» **Written problem**: Return, exactly as written, the lines from the one containing "BUCKLE_HEIGHTS.forEach((_, number) =>" through the one containing "# ---- Driving", with both ends included.

## Start

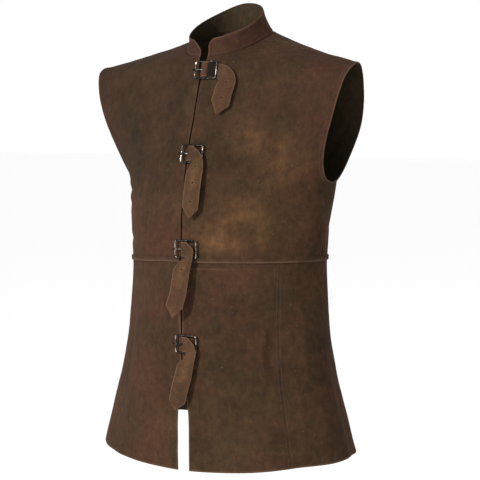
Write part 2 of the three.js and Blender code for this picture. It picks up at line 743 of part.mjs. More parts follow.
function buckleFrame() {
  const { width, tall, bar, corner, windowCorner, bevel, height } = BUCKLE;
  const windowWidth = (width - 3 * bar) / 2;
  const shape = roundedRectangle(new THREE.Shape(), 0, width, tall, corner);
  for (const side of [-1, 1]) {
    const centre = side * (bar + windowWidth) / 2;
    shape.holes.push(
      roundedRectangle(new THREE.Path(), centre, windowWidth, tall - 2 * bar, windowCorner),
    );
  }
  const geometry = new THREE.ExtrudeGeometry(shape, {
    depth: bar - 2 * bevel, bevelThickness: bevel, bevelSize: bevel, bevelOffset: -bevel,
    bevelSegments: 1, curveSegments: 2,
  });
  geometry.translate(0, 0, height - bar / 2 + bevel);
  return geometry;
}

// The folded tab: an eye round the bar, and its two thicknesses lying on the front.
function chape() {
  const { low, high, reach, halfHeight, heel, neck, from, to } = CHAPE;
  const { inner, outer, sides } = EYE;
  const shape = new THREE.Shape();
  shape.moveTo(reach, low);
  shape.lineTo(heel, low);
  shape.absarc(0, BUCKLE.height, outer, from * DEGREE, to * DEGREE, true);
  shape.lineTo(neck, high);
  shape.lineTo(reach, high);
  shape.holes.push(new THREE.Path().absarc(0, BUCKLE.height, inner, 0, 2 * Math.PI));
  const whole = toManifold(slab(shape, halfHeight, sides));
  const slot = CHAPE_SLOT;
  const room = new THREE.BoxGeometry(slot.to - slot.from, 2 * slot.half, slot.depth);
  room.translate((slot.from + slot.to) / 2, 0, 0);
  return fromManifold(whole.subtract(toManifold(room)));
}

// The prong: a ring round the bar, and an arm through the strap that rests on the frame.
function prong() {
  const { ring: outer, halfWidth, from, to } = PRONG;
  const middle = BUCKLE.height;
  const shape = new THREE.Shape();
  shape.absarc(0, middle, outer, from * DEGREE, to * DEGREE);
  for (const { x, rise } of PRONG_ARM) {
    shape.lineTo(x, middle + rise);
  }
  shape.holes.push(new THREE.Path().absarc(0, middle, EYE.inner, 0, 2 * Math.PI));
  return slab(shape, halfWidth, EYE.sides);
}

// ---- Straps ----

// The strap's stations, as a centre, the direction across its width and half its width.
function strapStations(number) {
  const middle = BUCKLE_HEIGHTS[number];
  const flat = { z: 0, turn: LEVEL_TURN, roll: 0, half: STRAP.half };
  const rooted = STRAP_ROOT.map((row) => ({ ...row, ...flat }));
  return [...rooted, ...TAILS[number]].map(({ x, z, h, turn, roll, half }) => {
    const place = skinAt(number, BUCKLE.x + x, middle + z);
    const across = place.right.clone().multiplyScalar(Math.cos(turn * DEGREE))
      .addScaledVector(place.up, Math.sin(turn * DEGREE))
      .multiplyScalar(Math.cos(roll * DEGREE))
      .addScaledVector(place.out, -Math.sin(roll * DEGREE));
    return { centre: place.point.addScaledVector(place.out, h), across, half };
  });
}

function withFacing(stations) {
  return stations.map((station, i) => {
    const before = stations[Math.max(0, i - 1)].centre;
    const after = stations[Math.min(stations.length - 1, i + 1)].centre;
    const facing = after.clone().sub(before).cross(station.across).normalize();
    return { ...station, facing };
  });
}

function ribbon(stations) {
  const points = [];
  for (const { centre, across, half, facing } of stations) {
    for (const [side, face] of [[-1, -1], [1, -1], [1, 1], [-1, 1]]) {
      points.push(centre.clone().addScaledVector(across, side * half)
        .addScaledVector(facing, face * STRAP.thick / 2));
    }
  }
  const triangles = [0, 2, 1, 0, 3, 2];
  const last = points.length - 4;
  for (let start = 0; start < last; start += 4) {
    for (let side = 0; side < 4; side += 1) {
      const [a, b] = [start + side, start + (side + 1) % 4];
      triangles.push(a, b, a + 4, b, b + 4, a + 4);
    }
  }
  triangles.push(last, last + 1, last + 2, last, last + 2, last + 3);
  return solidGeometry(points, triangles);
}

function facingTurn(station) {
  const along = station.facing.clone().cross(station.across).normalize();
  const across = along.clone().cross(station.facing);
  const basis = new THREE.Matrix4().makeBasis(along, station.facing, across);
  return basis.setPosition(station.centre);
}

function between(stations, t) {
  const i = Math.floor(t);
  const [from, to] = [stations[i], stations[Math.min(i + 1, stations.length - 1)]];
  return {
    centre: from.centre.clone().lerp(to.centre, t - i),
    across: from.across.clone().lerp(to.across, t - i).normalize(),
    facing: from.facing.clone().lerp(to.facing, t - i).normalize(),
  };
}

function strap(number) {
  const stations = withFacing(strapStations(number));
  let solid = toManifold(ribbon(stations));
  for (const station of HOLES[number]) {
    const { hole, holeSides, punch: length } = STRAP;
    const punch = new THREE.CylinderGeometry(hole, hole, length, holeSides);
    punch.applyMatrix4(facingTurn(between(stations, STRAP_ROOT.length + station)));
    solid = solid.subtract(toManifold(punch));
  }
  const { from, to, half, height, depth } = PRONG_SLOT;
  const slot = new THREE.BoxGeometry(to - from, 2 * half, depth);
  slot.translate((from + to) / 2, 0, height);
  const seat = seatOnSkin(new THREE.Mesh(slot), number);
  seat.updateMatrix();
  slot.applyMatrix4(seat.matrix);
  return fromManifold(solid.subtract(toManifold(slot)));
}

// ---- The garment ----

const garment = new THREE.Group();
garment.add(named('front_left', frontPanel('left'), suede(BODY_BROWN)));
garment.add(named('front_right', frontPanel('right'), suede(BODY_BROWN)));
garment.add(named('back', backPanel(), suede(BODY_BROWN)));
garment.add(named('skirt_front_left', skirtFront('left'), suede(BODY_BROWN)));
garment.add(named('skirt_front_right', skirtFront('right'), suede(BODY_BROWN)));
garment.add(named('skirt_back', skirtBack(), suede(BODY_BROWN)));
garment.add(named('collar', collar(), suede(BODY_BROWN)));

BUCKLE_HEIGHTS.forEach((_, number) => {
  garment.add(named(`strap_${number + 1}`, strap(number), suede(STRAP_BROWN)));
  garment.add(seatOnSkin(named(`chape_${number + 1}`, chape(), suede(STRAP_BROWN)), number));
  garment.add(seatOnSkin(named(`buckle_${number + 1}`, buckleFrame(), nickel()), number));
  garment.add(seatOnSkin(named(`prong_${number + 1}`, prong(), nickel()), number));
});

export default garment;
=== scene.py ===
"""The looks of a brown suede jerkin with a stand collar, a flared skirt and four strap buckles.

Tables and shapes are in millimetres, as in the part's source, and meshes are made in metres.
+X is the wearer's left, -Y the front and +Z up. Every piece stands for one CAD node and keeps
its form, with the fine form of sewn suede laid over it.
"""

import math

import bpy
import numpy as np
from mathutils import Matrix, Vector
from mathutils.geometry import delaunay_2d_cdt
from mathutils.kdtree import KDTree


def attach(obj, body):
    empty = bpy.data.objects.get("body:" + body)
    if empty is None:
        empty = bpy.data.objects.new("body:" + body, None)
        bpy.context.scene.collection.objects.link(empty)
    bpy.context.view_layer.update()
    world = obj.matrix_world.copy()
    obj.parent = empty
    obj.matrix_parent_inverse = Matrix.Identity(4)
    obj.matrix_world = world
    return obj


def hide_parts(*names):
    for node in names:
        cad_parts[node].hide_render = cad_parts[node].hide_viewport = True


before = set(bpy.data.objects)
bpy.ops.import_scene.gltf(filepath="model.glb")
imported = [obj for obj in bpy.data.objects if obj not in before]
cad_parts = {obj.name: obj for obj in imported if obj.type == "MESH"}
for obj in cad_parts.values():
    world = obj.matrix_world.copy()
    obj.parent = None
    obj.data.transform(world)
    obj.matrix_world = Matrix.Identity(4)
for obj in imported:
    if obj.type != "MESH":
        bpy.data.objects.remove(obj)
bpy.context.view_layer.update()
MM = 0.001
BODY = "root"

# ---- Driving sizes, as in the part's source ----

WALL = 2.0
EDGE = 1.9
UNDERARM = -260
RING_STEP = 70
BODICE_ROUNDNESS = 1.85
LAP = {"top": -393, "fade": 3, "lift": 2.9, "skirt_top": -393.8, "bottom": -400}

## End

» **Result**:
BUCKLE_HEIGHTS.forEach((_, number) => {
  garment.add(named(`strap_${number + 1}`, strap(number), suede(STRAP_BROWN)));
  garment.add(seatOnSkin(named(`chape_${number + 1}`, chape(), suede(STRAP_BROWN)), number));
  garment.add(seatOnSkin(named(`buckle_${number + 1}`, buckleFrame(), nickel()), number));
  garment.add(seatOnSkin(named(`prong_${number + 1}`, prong(), nickel()), number));
});

export default garment;
=== scene.py ===
"""The looks of a brown suede jerkin with a stand collar, a flared skirt and four strap buckles.

Tables and shapes are in millimetres, as in the part's source, and meshes are made in metres.
+X is the wearer's left, -Y the front and +Z up. Every piece stands for one CAD node and keeps
its form, with the fine form of sewn suede laid over it.
"""

import math

import bpy
import numpy as np
from mathutils import Matrix, Vector
from mathutils.geometry import delaunay_2d_cdt
from mathutils.kdtree import KDTree


def attach(obj, body):
    empty = bpy.data.objects.get("body:" + body)
    if empty is None:
        empty = bpy.data.objects.new("body:" + body, None)
        bpy.context.scene.collection.objects.link(empty)
    bpy.context.view_layer.update()
    world = obj.matrix_world.copy()
    obj.parent = empty
    obj.matrix_parent_inverse = Matrix.Identity(4)
    obj.matrix_world = world
    return obj


def hide_parts(*names):
    for node in names:
        cad_parts[node].hide_render = cad_parts[node].hide_viewport = True


before = set(bpy.data.objects)
bpy.ops.import_scene.gltf(filepath="model.glb")
imported = [obj for obj in bpy.data.objects if obj not in before]
cad_parts = {obj.name: obj for obj in imported if obj.type == "MESH"}
for obj in cad_parts.values():
    world = obj.matrix_world.copy()
    obj.parent = None
    obj.data.transform(world)
    obj.matrix_world = Matrix.Identity(4)
for obj in imported:
    if obj.type != "MESH":
        bpy.data.objects.remove(obj)
bpy.context.view_layer.update()
MM = 0.001
BODY = "root"

# ---- Driving sizes, as in the part's source ----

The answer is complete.